By the end of this semester, the juniors said that they will have completed most or all the courses they listed for their major. Now, the bulk of their work awaits: They must write a thesis or create a capstone project, a requirement of the major.

Whereas Pather said he has a pretty clear idea of the shape that his thesis will take, those whose majors are centered around design were not as certain about their final projects.

“I will probably do a thesis project, something that is more product-based,” Reifel said. “I’m hoping that that will be a fully fleshed user interface for some sort of app that I come up with, that will involve a lot of user research.”

Frey said he hopes his final project will take a similar form.

“I’m working on a project for the new makerspace that’s going up in Exley,” he explained. “So I may continue with something like that as my capstone, but all of that is still up in the air.
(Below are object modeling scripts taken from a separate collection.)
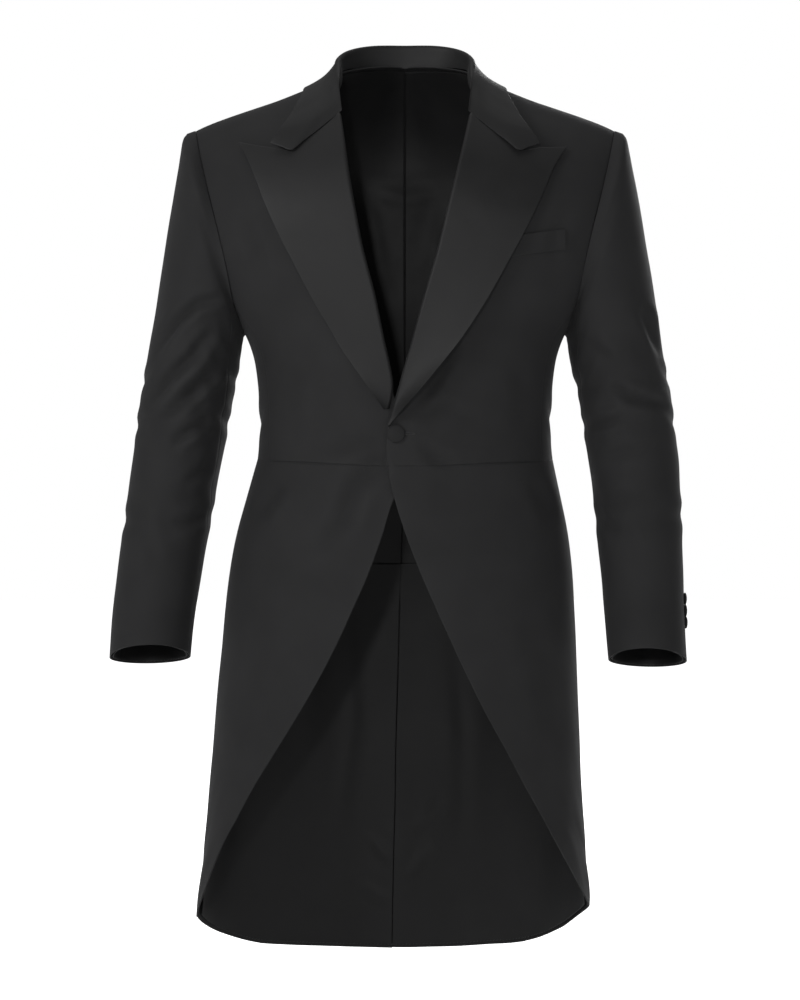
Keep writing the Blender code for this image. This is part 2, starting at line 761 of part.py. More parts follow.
def lapel_grid(side):
    """A peak lapel laid over a front, from its roll line to its free edge."""
    end = LAPEL_END_DROP[side]
    word = side_word(side)
    grid = []
    for row in range(LAPEL_ROWS + 1):
        down = row / LAPEL_ROWS
        line = []
        for share in LAPEL_ACROSS:
            top_across, top_drop = lapel_top(share, side)
            drop = mix(top_drop, end, down)
            roll = roll_across(drop, side)
            if side == RIGHT:
                roll = min(roll, roll_across(drop, LEFT) - LAPEL_TUCK)
            across = mix(roll, LAPEL_EDGE.at(word, drop), share)
            start = mix(roll_across(top_drop, side), LAPEL_EDGE.at(word, top_drop), share)
            across += (side * top_across - start) * (1 - down) ** LAPEL_TOP_FADE
            spot = front_spot(across, drop)
            lift = SATIN + LAPEL_LIFT + LAPEL_EDGE_LIFT * share + lap_raise(spot.point, side)
            spot.point += spot.normal * lift
            line.append(spot)
        grid.append(line)
    return grid


def collar_rows():
    """Sections round the neck, smoothed between the rows of the collar's table and mirrored."""
    steps = COLLAR_SECTION_STEPS
    half = []
    table = np.array(COLLAR.rows, float)
    count = len(table)
    for index in range(count - 1):
        before = table[max(index - 1, 0)].copy()
        if index == 0:
            before = table[1].copy()
            before[0::3] *= -1
        after = table[min(index + 2, count - 1)]
        for step in range(steps):
            share = step / steps
            square, cube = share ** 2, share ** 3
            row = 0.5 * ((2 * table[index]) + (table[index + 1] - before) * share
                         + (2 * before - 5 * table[index] + 4 * table[index + 1] - after) * square
                         + (3 * table[index] - before - 3 * table[index + 1] + after) * cube)
            half.append((index + share, row))
    half.append((count - 1, table[-1]))
    sections = []
    for place, row in reversed(half[1:]):
        turned = row.copy()
        turned[0::3] *= -1
        sections.append((place, turned))
    return sections + half


def collar_path(place, row):
    """One section of the collar: up the free side of the fall, over the fold, down the stand."""
    seam, fold, bend, edge = (Vector(row[first:first + 3]) for first in (0, 3, 6, 9))
    away = edge - seam
    away.z = 0
    away.normalize()
    stand_up = (fold - seam).normalized()
    fold_out = fold + away * COLLAR_FOLD_HALF
    fold_in = fold - away * COLLAR_FOLD_HALF
    fold_top = fold + stand_up * COLLAR_FOLD_RISE
    creased = between(place, COLLAR_CREASED_ROWS)
    bend_step = COLLAR_FALL_STEPS // 3
    path = []
    for step in range(COLLAR_FALL_STEPS + 1):
        share = step / COLLAR_FALL_STEPS
        soft = edge * (1 - share) ** 2 + bend * 2 * share * (1 - share) + fold_out * share ** 2
        if step <= bend_step:
            sharp = mix(edge, bend, step / bend_step)
        else:
            sharp = mix(bend, fold_out, (step - bend_step) / (COLLAR_FALL_STEPS - bend_step))
        path.append(soft.lerp(sharp, creased))
    path.append(fold_top)
    path.append(fold_in)
    for step in range(1, COLLAR_STAND_STEPS + 1):
        path.append(fold_in.lerp(seam - away * COLLAR_FOLD_HALF, step / COLLAR_STAND_STEPS))
    return path


def grid_normals(rows, closed=False):
    """Normals of a grid of points, from its neighbours."""
    height, width = len(rows), len(rows[0])
    normals = []
    for row in range(height):
        line = []
        for column in range(width):
            left = (column - 1) % width if closed else max(column - 1, 0)
            right = (column + 1) % width if closed else min(column + 1, width - 1)
            along = rows[row][right] - rows[row][left]
            down = rows[min(row + 1, height - 1)][column] - rows[max(row - 1, 0)][column]
            line.append(along.cross(down).normalized())
        normals.append(line)
    return normals


def make_collar():
    """Stand and fall in one folded wall round the neck."""
    rows = [collar_path(place, row) for place, row in collar_rows()]
    normals = grid_normals(rows)
    middle = len(rows) // 2
    if normals[middle][0].y < 0:
        normals = [[-way for way in line] for line in normals]
    return add_object("collar", wall(rows, normals, COLLAR_THICK), "satin")


def make_welt():
    """The welt of the chest pocket, on the left front."""
    top_left, top_right, bottom_right, bottom_left = WELT_CORNERS
    rows = []
    for row in range(WELT_ROWS + 1):
        line = []
        for column in range(WELT_COLUMNS + 1):
            share, down = column / WELT_COLUMNS, row / WELT_ROWS
            across = mix(mix(top_left[0], top_right[0], share), mix(bottom_left[0], bottom_right[0], share), down)
            drop = mix(mix(top_left[1], top_right[1], share), mix(bottom_left[1], bottom_right[1], share), down)
            spot = front_spot(across, drop)
            spot.point += spot.normal * (WELT_THICK + LAYER_GAP)
            line.append(spot)
        rows.append(line)
    return panel("chest_welt", rows, thickness=WELT_THICK)


# Sleeves


def armhole_ring(forepart, side_body, back):
    """Points round an armhole from the shoulder down the front, under the arm and up the back."""
    notch = SHOULDER_ROWS + 1
    front = [forepart[row][-1].point for row in range(notch + 1)]
    under = [side_body[0][column].point for column in range(1, SIDE_COLUMNS)]
    behind = [back[row][-1].point for row in range(notch, 0, -1)]
    return [point.copy() for point in front + under + behind]


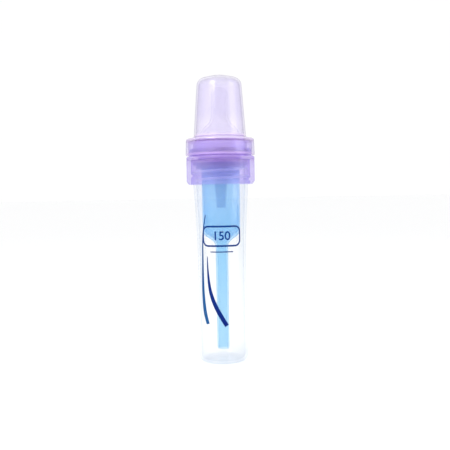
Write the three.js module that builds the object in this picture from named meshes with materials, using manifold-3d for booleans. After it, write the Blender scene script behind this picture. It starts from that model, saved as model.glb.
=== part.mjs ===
// A vented baby feeding bottle: a clear bottle with a screw neck, a vent made of an insert and a reservoir with
// a long air tube, a silicone nipple, a screw collar that clamps the nipple, and a travel cap over the nipple.
// Millimetres, +Z up. The origin is the centre of the base, and Z is the axis that every piece is round about.
import * as THREE from "three";
import { mergeVertices } from "three/addons/utils/BufferGeometryUtils.js";
import Module from "manifold-3d";

const wasm = await Module();
wasm.setup();

// ---- Driving dimensions ----

const CLEARANCE = 0.3; // between two pieces that touch when assembled
const FACETS = 36; // flat sides of a full turn
const CURVE_STEPS = 4; // straight runs of one curve of an outline
const SLIVER = 0.02; // edges shorter than this are closed up after a cut

const BOTTLE = {
  baseRadius: 15.2, // outer edge of the ring that it stands on
  baseRingWidth: 1.6,
  heel: 4.0, // radius between base and wall
  bodyRadius: 19.2,
  straightTop: 80, // the body flares from here up to the neck
  neckRadius: 21.7,
  neckBottom: 139,
  mouth: 154.6,
  bodyWall: 1.6,
  neckWall: 2.2,
  floor: 2.0,
  punt: 2.2, // how far the middle of the base is pushed in
};

const THREAD = {
  lead: 6.0,
  rootWidth: 2.6,
  crestWidth: 1.3,
  maleCrest: 23.0,
  femaleCrest: 22.2,
  maleStart: { angle: 200, height: 143.2, turns: 1.45 },
  femaleStart: { angle: 250, height: 141.6, turns: 1.2 },
  fade: 30, // degrees over which a ridge sinks to nothing at each end
  stepsPerTurn: 24,
};

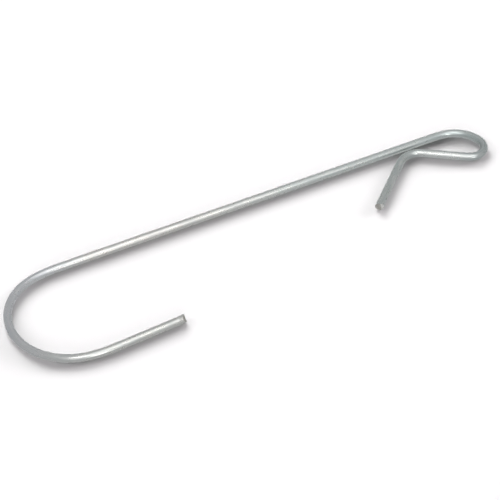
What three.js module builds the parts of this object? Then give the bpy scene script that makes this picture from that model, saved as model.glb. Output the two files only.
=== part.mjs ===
// A hooked wire stake: one length of round galvanised wire, bent flat.
//
// One end of the shank turns back as a wide round hook. The other end is bent into a
// nearly closed teardrop eye, and the last of the wire splays away from the shank as a
// short tail. Every bend lies in one plane, so the stake lies flat on its side.
//
// Millimetres. +X runs along the shank towards the eye, and the hook's leg, the eye and
// the tail all lie on the -Y side of the shank. +Z is up. The origin is on the surface
// that the stake lies on, at the middle of its outline.

import * as THREE from 'three';

// The wire
const WIRE_DIAMETER = 4;
const WIRE_SIDES = 16;
const WIRE_STEP = 2;

// The hook: a straight leg, then a bend that closes slightly past parallel.
const LEG_LENGTH = 43.9;
const HOOK_RADIUS = 29.1;
const HOOK_TURN = 183.6;

// The straight shank between the hook and the eye
const SHANK_LENGTH = 213.3;

// The eye: a gentle crown and a tight nose, then a straight run back to the shank.
const CROWN_RADIUS = 16.9;
const CROWN_TURN = 73;
const NOSE_RADIUS = 7.2;
const NOSE_TURN = 141.1;
const RETURN_LENGTH = 23;

// The tail: the wire kinks the other way beside the shank and runs out straight.
const KINK_RADIUS = 9.9;
const KINK_TURN = 77;
const TAIL_LENGTH = 34.7;

// A bend doesn't start at once: the wire eases into and out of it over these lengths.
const LEG_EASING = 25.5;
const HOOK_EASING = 23.4;
const CROWN_EASING = 9;
const EYE_EASING = 4.3;

// The spacing of the points that the centreline is summed up from
const FINE_STEP = 0.05;

/** A straight stretch. Easing is the length over which the wire changes into it. */
function straight(length, easing = 0) {
  return { length, curvature: 0, easing };
}

/** A round stretch. A positive turn, in degrees, goes clockwise seen from above. */
function bend(radius, turn, easing) {
  const angle = THREE.MathUtils.degToRad(turn);
  return {
    length: radius * Math.abs(angle),
    curvature: -Math.sign(angle) / radius,
    easing,
  };
}

/** The stake's stretches in order, from the hook's tip to the tail's tip. */
function stakeStretches() {
  return [
    straight(LEG_LENGTH),
    bend(HOOK_RADIUS, HOOK_TURN, LEG_EASING),
    straight(SHANK_LENGTH, HOOK_EASING),
    bend(CROWN_RADIUS, CROWN_TURN, CROWN_EASING),
    bend(NOSE_RADIUS, NOSE_TURN, EYE_EASING),
    straight(RETURN_LENGTH, EYE_EASING),
    bend(KINK_RADIUS, -KINK_TURN, EYE_EASING),
    straight(TAIL_LENGTH, EYE_EASING),
  ];
}

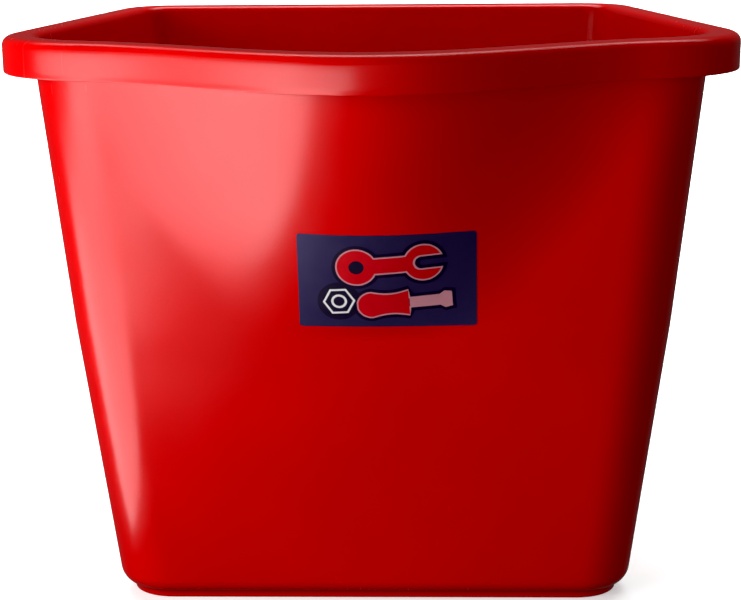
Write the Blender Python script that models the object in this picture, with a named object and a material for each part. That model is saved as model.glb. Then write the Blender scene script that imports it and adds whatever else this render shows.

In an ideal world I would come up with a product and take it straight from conception to market and do everything in between.”

As far as the more distant future goes, University majors said that they hope to continue the course of study they have already set out for themselves, mainly because their major is representative of their passions.

“Leaving Wesleyan, I think I’ll apply to a couple masters programs that I might further this work in,” Pather said. “I’m a little jaded with academia at the moment. Not for good, I hope to study more, but I feel like working and being in the real world for a bit. But yeah, I love the idea of taking up some of this work and maybe moving toward producing something more substantial.”

Frey expressed similarly exciting, albeit less concrete, plans for post-college life.

“As long as I keep crafting plans for myself,” Frey said, “I think my future will be alright.”